Jest chyba tylko jedna rzecz, której celebryci nie cierpią bardziej niż krytycznych komentarzy na swój temat. To śmieszne komentarze podsumowujące ich wygląd i "dorobek". Zwłaszcza gdy pojawiają się pod zdjęciami, na których chcą pochwalić się szczęśliwym związkiem lub luksusowym życiem.
Okazuje się, że gwiazdę TVN-u Agnieszkę Szulim i syna miliardera Piotra Woźniaka-Staraka drażnią dowcipy z dzielącej ich różnicy wieku. 34-letni Piotr jest wprawdzie młodszy od Agnieszki tylko o 3 lata, ale niektórzy "fani" żartują, że wyglądają na zdjęciach jak "mama z synem". Wczoraj pokazaliśmy takie komentarze, które zauważyliśmy pod sylwestrowym zdjęciem, którym Piotr i Agnieszka pochwalili się na Instagramie:
Szybko odezwał się do nas pełnomocnik pary, twierdząc, że nie mamy prawa tego pokazywać. Zażądał od nas natychmiastowego usunięcia komentarzy.
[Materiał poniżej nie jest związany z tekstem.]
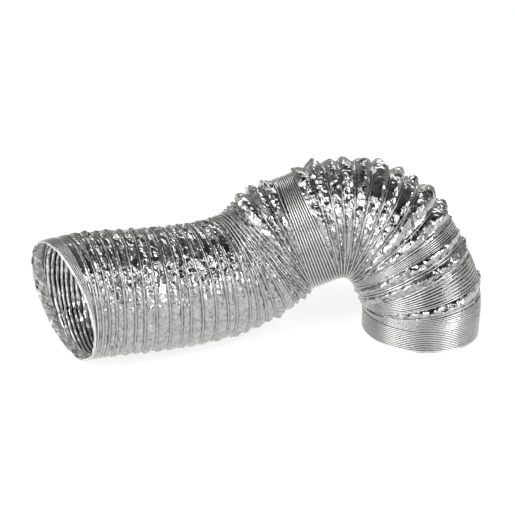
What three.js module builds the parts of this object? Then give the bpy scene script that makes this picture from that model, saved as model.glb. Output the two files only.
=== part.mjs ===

Naszym zdaniem jest odwrotnie - powinniśmy pokazywać, jak komentują wygląd gwiazd fani na ich oficjalnych profilach, zwłaszcza jeżeli robią to dowcipnie. Oczywiście, nie zawsze są to pozytywne oceny, ale to nieuniknione,gdy zabiega się o bycie znanym i podziwianym. Im większe parcie na popularność i bardziej medialne zaręczyny, tym więcej komentarzy. Nieraz rownież krytycznych, lub śmiesznych.
Kiedyś, gdy gwiazdy promowały się tylko w telewizji i prasie kolorowej, faktycznie nie musiały czytać, co myślą o nich fani. Niestety, promowanie się na Instagramie polega również na tym, że ci fani mogą coś napisać, a nie tylko "polubić zdjęcie".
Zgodnie z prośbą apelujemy - nie piszcie, że Agnieszka Szulim wyglada na starszą od Piotra, a zwłaszcza, że wygląda na jego "mamę", bo to nieprawda i co gorsza, to właśnie najbardziej ich irytuje.
Czy jest się o co denerwować? Miejmy nadzieję, że parze uda się kiedyś usunąć wszystkie takie komentarze. Te na Pudelku jednak zostaną.